Sicuramente in un paziente anziano fragile potrebbe essere traumatico l’utilizzo della terapia manuale, ma in un paziente giovane o in un atleta aumenta i risultati di outcomes quali il ROM e la funzionalità complessiva di caviglia
L (LOAD): Il carico comincia con un parziale già dal 4°/5° giorno con l’ausilio di 2 stampelle, progredendo con esercizi a catena cinetica chiusa che consentono un carico sempre maggiore fino ad arrivare all’abbandono delle stampelle ed alla concessione del carico completo.
Per la persona anziana si valuterà la possibilità di usare un rollator per facilitare gli spostamenti nella fase iniziale.
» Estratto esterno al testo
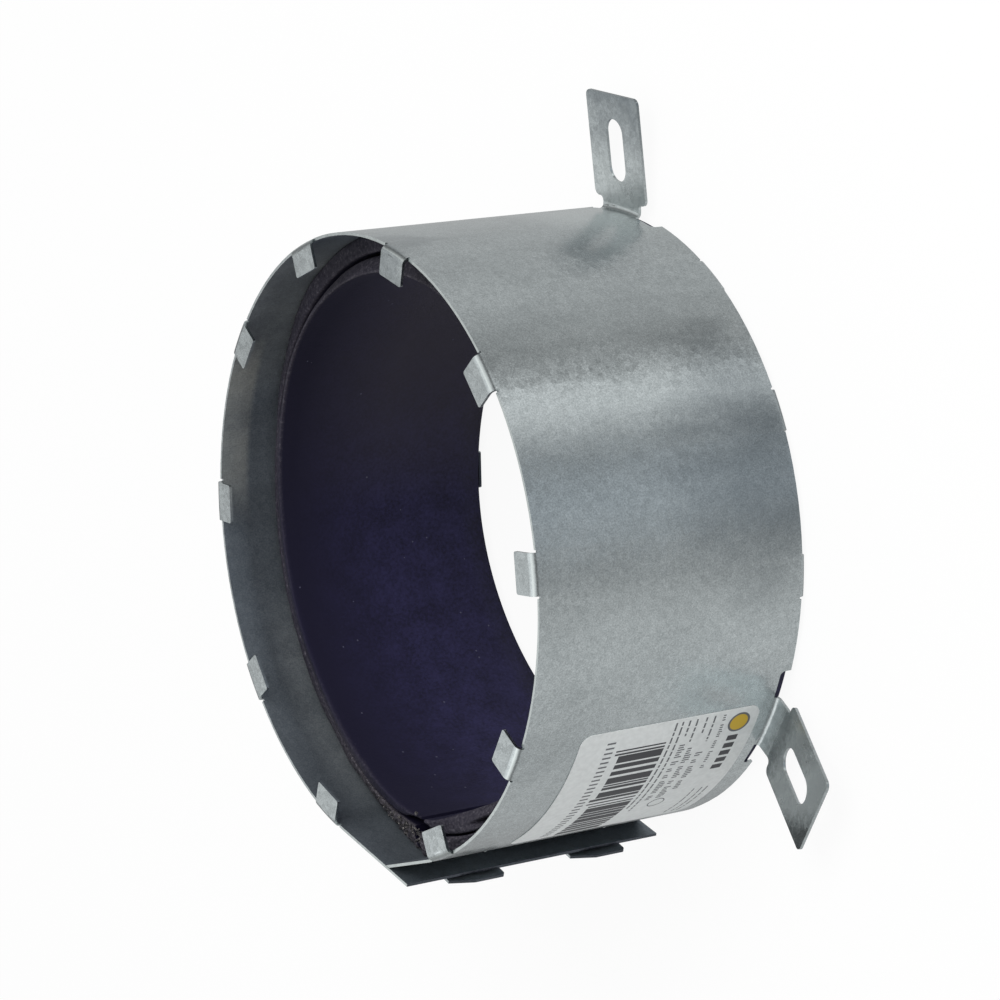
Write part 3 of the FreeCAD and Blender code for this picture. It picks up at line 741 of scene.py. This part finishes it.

O (OPTIMISM): Le prospettive ottimistiche del paziente sono associate ad outcomes migliori e prognosi migliore.
I fattori psicologici come il catastrofismo, depressione e paura possono rappresentare delle barriere per il recupero.
V (VASCULARISATION): Mobilizzazione precoce ed esercizio aerobico migliorano le funzioni fisiche, contribuendo al ritorno al lavoro o all’attività sportiva o alle attività di vita quotidiana in generale e riducendo il dolore e l’uso di farmaci.
E (EXERCISE): esistono numerosi esercizi che possono contribuire al recupero dell’articolarità, flessibilità e della forza muscolare e quindi, successivamente, al pieno recupero delle attività di vita quotidiana.
Esercizi con bande elastiche, in catena cinetica chiusa, progressione degli esercizi propriocettivi passando dalla corretta ripetizione di un movimento indotto precedentemente dal terapista a percorsi su tavolette e piani instabili, con opzioni terapeutiche ad occhi chiusi o aperti o con il passaggio e la presa di una pallina al paziente.
Questo protocollo può essere considerato sia per la fase in acuto sia per la fase cronica
I metodi di prevenzione per ridurre il rischio di un evento che potrebbe destabilizzare l’attività quotidiana del paziente sono gli allenamenti specifici come l’allenamento propriocettivo e la coordinazione, per uno sportivo l’allenamento specifico riferendosi alla tecnica individuale di gioco come la capacità di atterraggio e di salto, bendaggi funzionali a scopo preventivo possono essere indicati.